### Instruction
Will you return, word for word, only the lines from the top of the data below down to and including the one with "curl = unit(draw.normal(size=(count, 3)))"?

┄┄┄┄┄┄┄┄┄┄┄┄┄┄┄┄┄┄┄┄

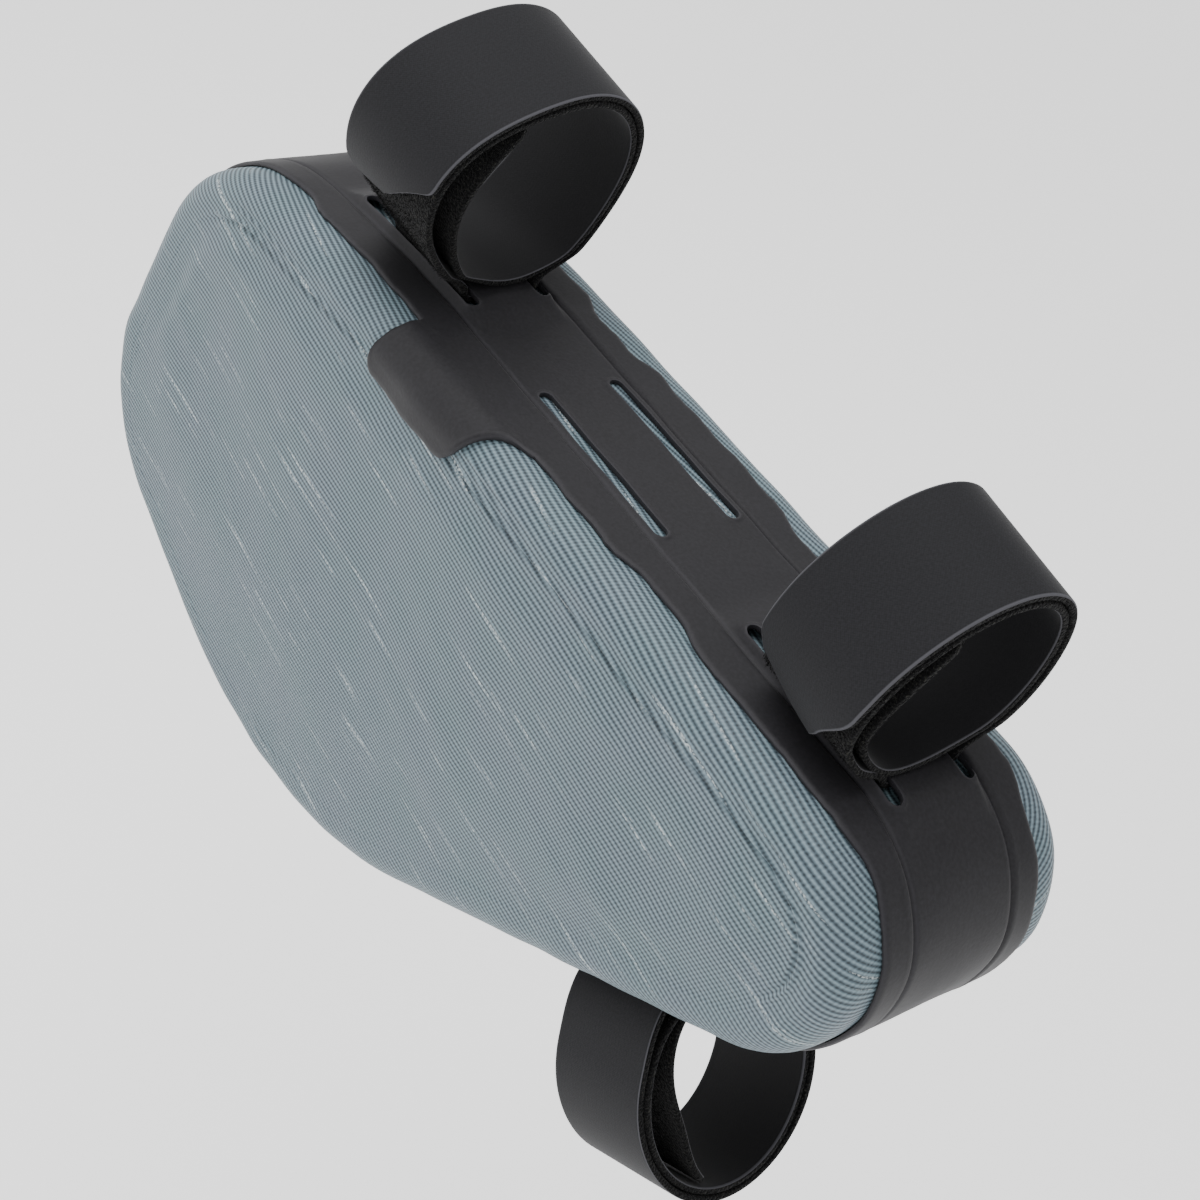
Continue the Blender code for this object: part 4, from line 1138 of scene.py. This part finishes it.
def make_pile(row, seed):
    """Slivers at random places of the pile's edges and of its open patch, each with a root, a middle and a tip."""
    draw = np.random.default_rng(seed)
    path, walked, under_at = strap_path(row)
    way = unit(np.gradient(path, axis=0))
    square = np.stack([-way[:, 1], way[:, 0]], -1)
    run = np.concatenate([draw.uniform(BARE_START, walked[-1] - BARE_END, EDGE_COUNT),
                          draw.uniform(under_at - PATCH_BEGIN, under_at - PATCH_END, PATCH_COUNT)])
    before = run < under_at
    side = np.where(before, -1.0, 1.0)
    over_edge = np.sign(draw.uniform(-1, 1, EDGE_COUNT)) * (strap_width / 2 - draw.uniform(0, 0.5, EDGE_COUNT) * MM)
    over = np.concatenate([over_edge, draw.uniform(-1, 1, PATCH_COUNT) * strap_width / 2])
    depth = np.concatenate([draw.uniform(0.0, 0.5, EDGE_COUNT), np.full(PATCH_COUNT, 0.46)]) * strap_thickness
    at = np.stack([np.interp(run, walked, path[:, axis]) for axis in (0, 1)], -1)
    out = np.stack([np.interp(run, walked, square[:, axis]) for axis in (0, 1)], -1) * side[:, None]
    root = at + out * depth[:, None]
    count = len(run)
    edge = np.concatenate([np.sign(over_edge), np.zeros(PATCH_COUNT)])
    lean = np.stack([edge * draw.uniform(0.1, 0.8, count) + draw.uniform(-0.5, 0.5, count),
                     draw.uniform(-0.6, 0.6, count),
                     np.where(edge == 0, draw.uniform(0.4, 1.0, count), draw.uniform(-0.1, 0.25, count))], -1)
    stand = PILE_LENGTH * draw.uniform(0.4, 1.0, count)[:, None]
    curl = unit(draw.normal(size=(count, 3))) * 0.6

    def place(spot, offset):
        """A spot moved by an offset in the strap's own directions, then placed on the bag."""
        flat = spot + out * offset[:, 2:3] + np.stack([-out[:, 1], out[:, 0]], -1) * offset[:, 1:2]
        return strap_to_bag(row, over + offset[:, 0], flat[:, 0], flat[:, 1])

    thick = unit(draw.normal(size=(count, 3))) * PILE_WIDTH / 2
    middle = lean * stand * 0.6
    tip = lean * stand + curl * stand * 0.7
    points = np.stack([place(root, -thick), place(root, thick), place(root, middle + thick * 0.9),
                       place(root, middle - thick * 0.9), place(root, tip)], axis=1)
    start = np.arange(count)[:, None] * 5
    faces = np.concatenate([start + np.array([ring]) for ring in ([0, 1, 2], [0, 2, 3], [3, 2, 4])])
    return add_piece(row.name + "_pile", points.reshape(-1, 3), faces, [STRAP_PILE])


for number, row in enumerate(STRAPS):
    make_pile(row, PILE_SEED + number)

# %% [markdown]
# ## The zip
# The zip on the left face is out of the photograph's sight. It is a coated tape welded over the slit, with a fine
# coil down its middle. The tape is a stadium shape carried inward as rings, and the coil is a ridge whose height
# goes up and down along the line.

# %% Build the zip
ZIP_RINGS = np.array([
    # half width, height in millimetres, from the tape's underside to the top of the coil
    (10.2, 0.0), (11.0, 0.0), (11.0, 0.7), (10.6, 1.0), (6.0, 1.0), (3.6, 1.0), (2.7, 1.15), (2.3, 1.5), (1.6, 1.85),
    (0.9, 1.9), (0.3, 1.9),
])
LINE_POINTS, END_POINTS = 300, 24
COIL_FOOT, COIL_PITCH, COIL_WAVE = 1.4 * MM, 1.1 * MM, 0.16 * MM
TAPE_GRAIN = 0.6 * MM


def zip_tape_finish():
    """Black coated tape: a fine grain as colour and bump, with more gloss than the band."""
    finish, tree, shader = new_finish("coated_zip_tape", {"Roughness": 0.45, "Specular IOR Level": 0.45})
    place = add_node(tree, "ShaderNodeTexCoord", out="Object")
    grain = add_node(tree, NOISE, {"Vector": place, "Scale": 1 / TAPE_GRAIN, "Detail": 2.0})
    colour = add_node(tree, RAMP, {"Fac": grain}, stops=[(0.3, "#1D1D20"), (0.7, "#2A2A2E")])
    bump = add_node(tree, BUMP, {"Height": grain, "Strength": 0.6, "Distance": 0.05 * MM})
    tree.links.new(colour, shader.inputs["Base Color"])
    tree.links.new(bump, shader.inputs["Normal"])
    return finish


def make_zip():
    """Rings of a stadium from the tape's underside over its rim to the coil, which is fine waves along the line."""
    rear, front = zip_line()
    line = unit(front - rear)
    up = np.array([-line[1], line[0]])
    run = np.linalg.norm(front - rear)
    along = np.concatenate([
        np.linspace(0, run, LINE_POINTS), np.full(END_POINTS, run),
        np.linspace(run, 0, LINE_POINTS), np.zeros(END_POINTS),
    ])
    turn = np.concatenate([
        np.full(LINE_POINTS, 90.0), np.linspace(90, -90, END_POINTS),
        np.full(LINE_POINTS, -90.0), np.linspace(-90, -270, END_POINTS),
    ])
    turn = np.radians(turn)[:, None]
    half, high = ZIP_RINGS.T * MM
    base = bag_width / 2 + FACE_CROWN + clearance
    wave = COIL_WAVE * np.cos(along / COIL_PITCH * math.tau)[:, None] * (high > COIL_FOOT)
    spot = rear + line * along[:, None]
    reach = (line[None, None] * np.cos(turn)[..., None] + up * np.sin(turn)[..., None]) * half[None, :, None]
    flat = spot[:, None] + reach
    points = np.stack([flat[..., 0], base + high + wave, flat[..., 1]], -1)
    rows, columns = points.shape[:2]
    faces = grid_faces(rows, columns, closed_rows=True)
    caps = (np.arange(rows) * columns, np.arange(rows) * columns + columns - 1)
    return add_piece("left_zip_tape", points.reshape(-1, 3), faces, [zip_tape_finish()], ("left_zip",),
                     caps=caps, sharp=50)


make_zip()

# %% [markdown]
# ## Floor
# The bag hangs in the air as on a bicycle, over a plain pale floor well below it. The floor is matt paper that gives
# off a little light of its own, so that it stays pale to its far edge.

# %% Floor
FLOOR_DROP, FLOOR_HALF = 0.35, 60.0
PAPER_GRAIN = 3 * MM


def pale_floor():
    """Matt white paper: two near whites by a fine noise, with a little light of its own."""
    finish, tree, shader = new_finish("matt_white_paper", {
        "Roughness": 0.9, "Specular IOR Level": 0.1, "Emission Color": (1.0, 1.0, 1.0, 1.0), "Emission Strength": 0.7,
    })
    place = add_node(tree, "ShaderNodeTexCoord", out="Object")
    grain = add_node(tree, NOISE, {"Vector": place, "Scale": 1 / PAPER_GRAIN, "Detail": 2.0})
    colour = add_node(tree, RAMP, {"Fac": grain}, stops=[(0.3, "#F6F6F6"), (0.7, "#F9F9F9")])
    tree.links.new(colour, shader.inputs["Base Color"])
    return finish


floor_level = cad_low.z - FLOOR_DROP
floor_corners = np.array([(-1, -1), (1, -1), (1, 1), (-1, 1)]) * FLOOR_HALF
floor_mesh = bpy.data.meshes.new("floor")
floor_mesh.from_pydata(np.insert(floor_corners, 2, floor_level, axis=1).tolist(), [], [(0, 1, 2, 3)])
floor_mesh.materials.append(pale_floor())
floor = bpy.data.objects.new("floor", floor_mesh)
bpy.context.scene.collection.objects.link(floor)
print("floor below the origin in mm:", round(-floor_level / MM))

# %% [markdown]
# ## Light
# Soft light comes from a large lamp above, a weaker one on the left and a faint one beside the camera. A plain white
# world fills the shadows, as a studio's walls do.

# %% Light
Lamp = namedtuple("Lamp", "name place size power")
LAMPS = (
    Lamp("lamp_above", (-0.20, -0.15, 0.95), 0.9, 11.0),
    Lamp("lamp_beside_camera", (0.75, -0.65, 0.25), 0.7, 0.9),
    Lamp("lamp_left", (-0.8, -0.5, 0.25), 0.7, 2.4),
)
WORLD_STRENGTH = 0.85


def add_lamp(row, target):
    """A square soft lamp that looks at a point."""
    lamp = bpy.data.lights.new(row.name, "AREA")
    lamp.size = row.size
    lamp.energy = row.power
    holder = bpy.data.objects.new(row.name, lamp)
    holder.location = row.place
    holder.rotation_mode = "QUATERNION"
    holder.rotation_quaternion = (Vector(target) - Vector(row.place)).to_track_quat("-Z", "Y")
    bpy.context.scene.collection.objects.link(holder)


for row in LAMPS:
    add_lamp(row, (cad_low + cad_high) / 2)
world = bpy.data.worlds.new("studio")
bpy.context.scene.world = world
world.use_nodes = True
background = world.node_tree.nodes["Background"]
background.inputs["Color"].default_value = (1.0, 1.0, 1.0, 1.0)
background.inputs["Strength"].default_value = WORLD_STRENGTH
print("lamps:", [row.name for row in LAMPS])

# %% [markdown]
# ## Camera
# The camera stands to the right and in front of the bag and looks down on it. Its place, its directions and its lens
# were fitted to the bag's outline, so that the render can be laid beside the picture. Three unit directions are the
# columns of a camera's matrix: right, up and back.

# %% Camera
CAMERA_PLACE = (0.23916, -0.25067, 0.23127)
CAMERA_RIGHT = (0.5577, 0.7922, 0.2478)
CAMERA_DOWN = (0.6302, -0.2098, -0.7476)
CAMERA_AHEAD = (-0.5402, 0.5731, -0.6162)
LENS, FILM_WIDTH = 59.44, 36.0

camera_data = bpy.data.cameras.new("camera")
camera_data.lens = LENS
camera_data.sensor_width = FILM_WIDTH
camera = bpy.data.objects.new("camera", camera_data)
facing = np.eye(4)
facing[:3, 0], facing[:3, 1], facing[:3, 2] = CAMERA_RIGHT, -np.array(CAMERA_DOWN), -np.array(CAMERA_AHEAD)
facing[:3, 3] = CAMERA_PLACE
camera.matrix_world = Matrix(facing.tolist())
bpy.context.scene.collection.objects.link(camera)
bpy.context.scene.camera = camera
print("lens in mm:", LENS)

# %% [markdown]
# The solid model's size is printed. The dressed bag may differ from it by little more than a fold or a lip of cloth.

print("size in mm, solid model:", [round(v / MM, 1) for v in cad_high - cad_low])
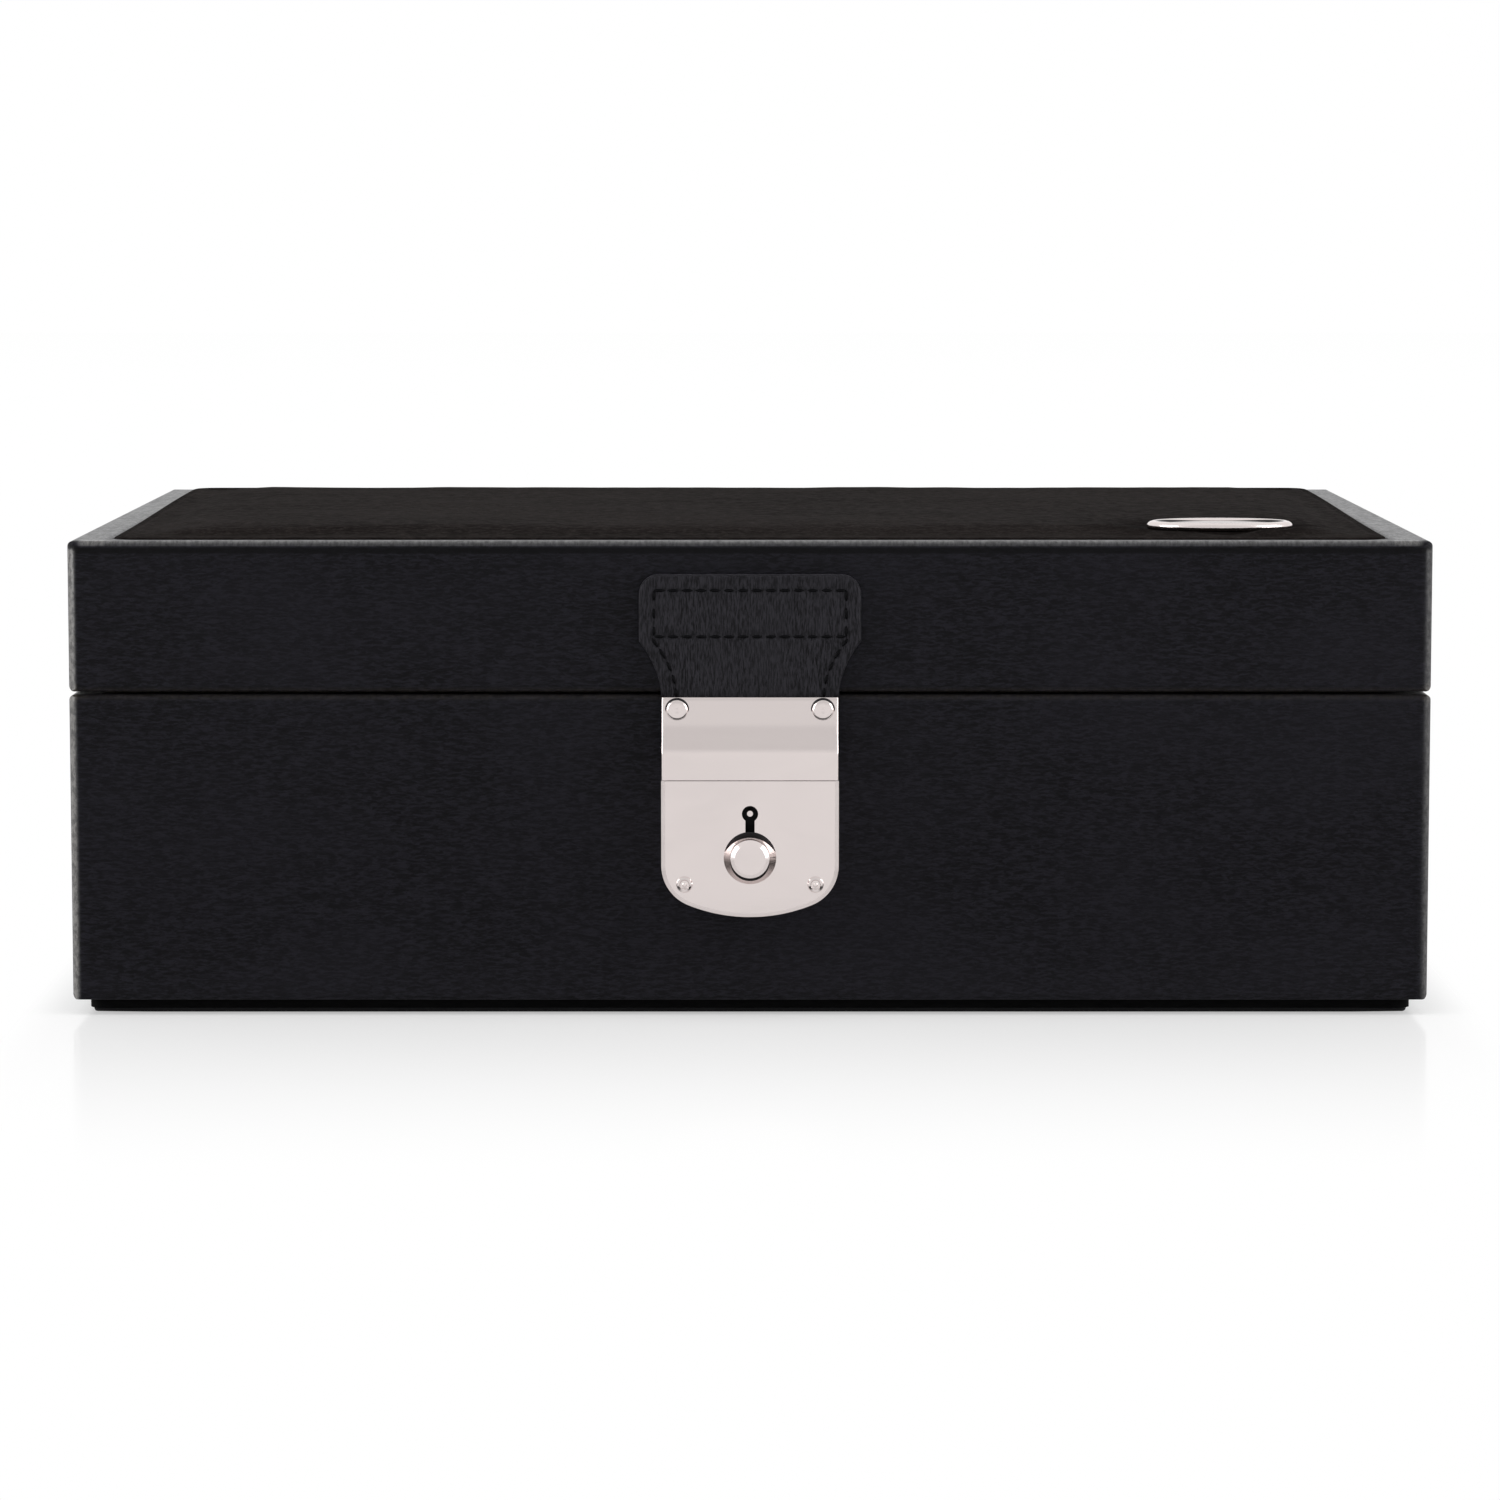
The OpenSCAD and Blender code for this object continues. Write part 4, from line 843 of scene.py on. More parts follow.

┄┄┄┄┄┄┄┄┄┄┄┄┄┄┄┄┄┄┄┄

### Task response
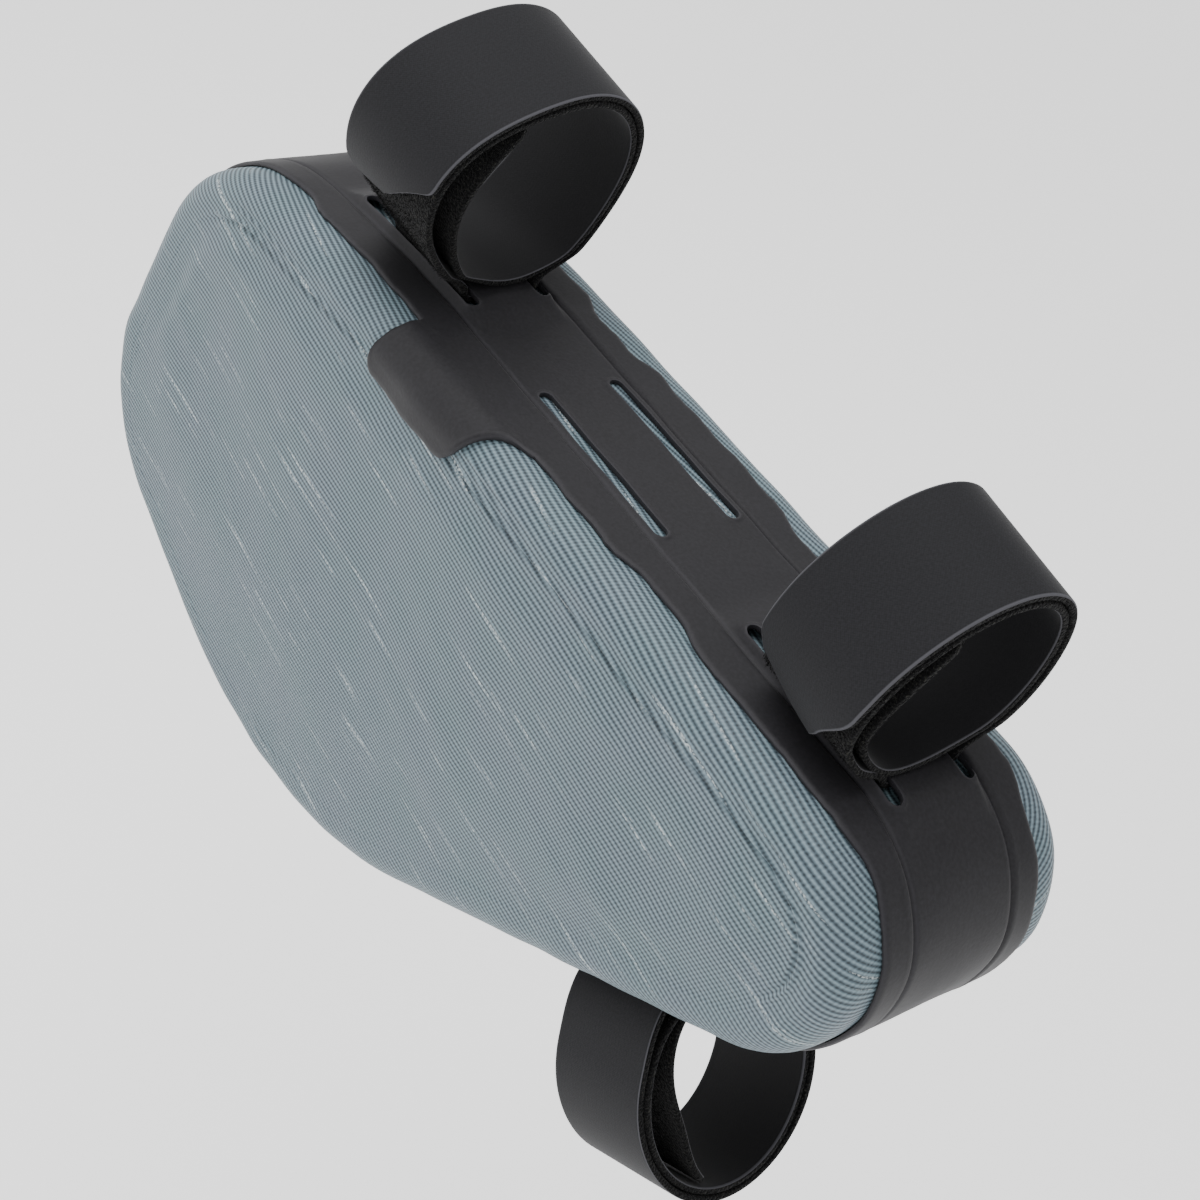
Continue the Blender code for this object: part 4, from line 1138 of scene.py. This part finishes it.
def make_pile(row, seed):
    """Slivers at random places of the pile's edges and of its open patch, each with a root, a middle and a tip."""
    draw = np.random.default_rng(seed)
    path, walked, under_at = strap_path(row)
    way = unit(np.gradient(path, axis=0))
    square = np.stack([-way[:, 1], way[:, 0]], -1)
    run = np.concatenate([draw.uniform(BARE_START, walked[-1] - BARE_END, EDGE_COUNT),
                          draw.uniform(under_at - PATCH_BEGIN, under_at - PATCH_END, PATCH_COUNT)])
    before = run < under_at
    side = np.where(before, -1.0, 1.0)
    over_edge = np.sign(draw.uniform(-1, 1, EDGE_COUNT)) * (strap_width / 2 - draw.uniform(0, 0.5, EDGE_COUNT) * MM)
    over = np.concatenate([over_edge, draw.uniform(-1, 1, PATCH_COUNT) * strap_width / 2])
    depth = np.concatenate([draw.uniform(0.0, 0.5, EDGE_COUNT), np.full(PATCH_COUNT, 0.46)]) * strap_thickness
    at = np.stack([np.interp(run, walked, path[:, axis]) for axis in (0, 1)], -1)
    out = np.stack([np.interp(run, walked, square[:, axis]) for axis in (0, 1)], -1) * side[:, None]
    root = at + out * depth[:, None]
    count = len(run)
    edge = np.concatenate([np.sign(over_edge), np.zeros(PATCH_COUNT)])
    lean = np.stack([edge * draw.uniform(0.1, 0.8, count) + draw.uniform(-0.5, 0.5, count),
                     draw.uniform(-0.6, 0.6, count),
                     np.where(edge == 0, draw.uniform(0.4, 1.0, count), draw.uniform(-0.1, 0.25, count))], -1)
    stand = PILE_LENGTH * draw.uniform(0.4, 1.0, count)[:, None]
    curl = unit(draw.normal(size=(count, 3))) * 0.6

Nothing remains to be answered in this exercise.